Write out the listing exactly as it is given.

[BEGIN Supplied data]

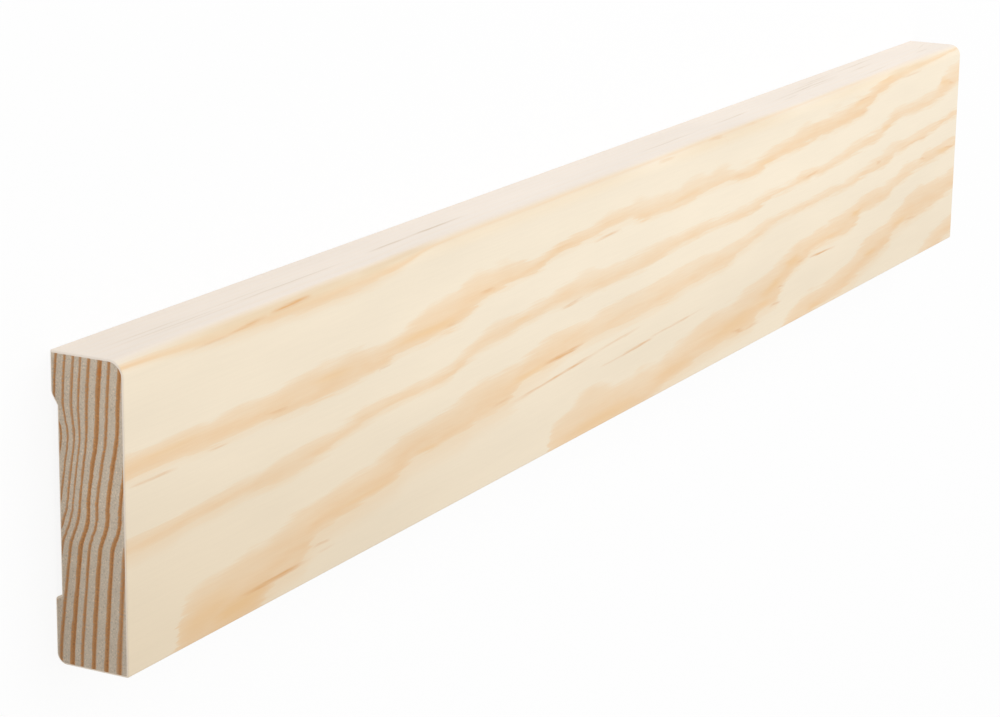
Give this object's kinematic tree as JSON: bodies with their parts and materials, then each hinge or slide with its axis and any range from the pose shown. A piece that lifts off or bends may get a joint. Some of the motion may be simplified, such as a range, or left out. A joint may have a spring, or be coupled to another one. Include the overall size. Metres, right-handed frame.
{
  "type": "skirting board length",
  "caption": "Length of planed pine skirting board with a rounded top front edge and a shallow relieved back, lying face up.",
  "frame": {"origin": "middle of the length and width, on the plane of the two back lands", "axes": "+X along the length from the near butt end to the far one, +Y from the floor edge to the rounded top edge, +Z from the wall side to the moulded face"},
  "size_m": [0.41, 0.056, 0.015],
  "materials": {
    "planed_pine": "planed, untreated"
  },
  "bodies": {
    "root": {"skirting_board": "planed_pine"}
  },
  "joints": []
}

[END Supplied data]

Response to this task:
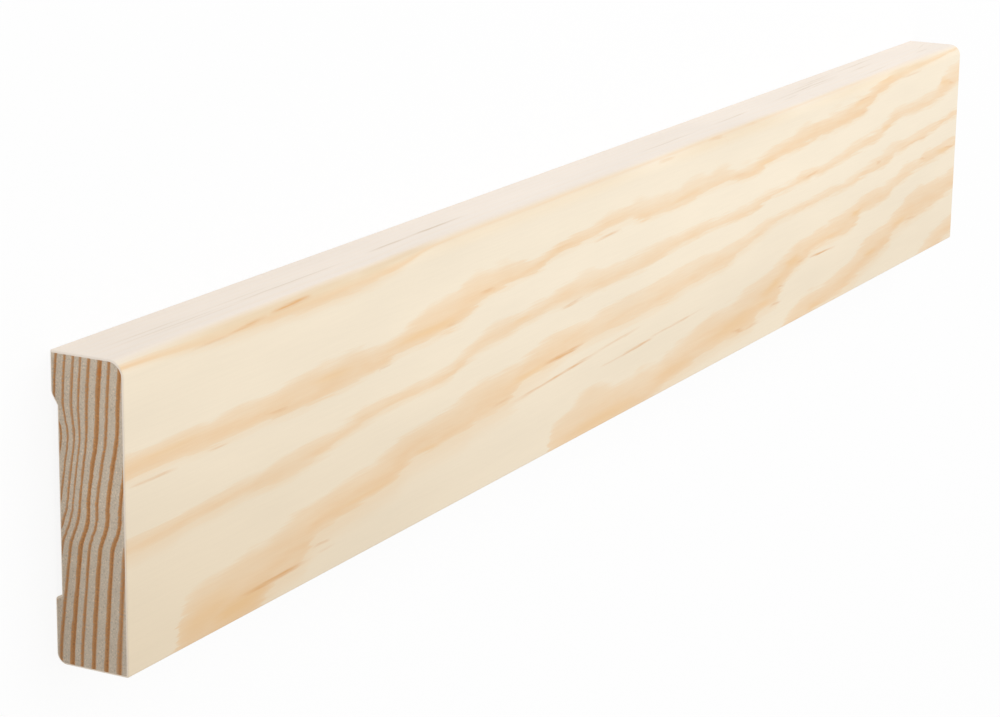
Give this object's kinematic tree as JSON: bodies with their parts and materials, then each hinge or slide with its axis and any range from the pose shown. A piece that lifts off or bends may get a joint. Some of the motion may be simplified, such as a range, or left out. A joint may have a spring, or be coupled to another one. Include the overall size. Metres, right-handed frame.
{
  "type": "skirting board length",
  "caption": "Length of planed pine skirting board with a rounded top front edge and a shallow relieved back, lying face up.",
  "frame": {"origin": "middle of the length and width, on the plane of the two back lands", "axes": "+X along the length from the near butt end to the far one, +Y from the floor edge to the rounded top edge, +Z from the wall side to the moulded face"},
  "size_m": [0.41, 0.056, 0.015],
  "materials": {
    "planed_pine": "planed, untreated"
  },
  "bodies": {
    "root": {"skirting_board": "planed_pine"}
  },
  "joints": []
}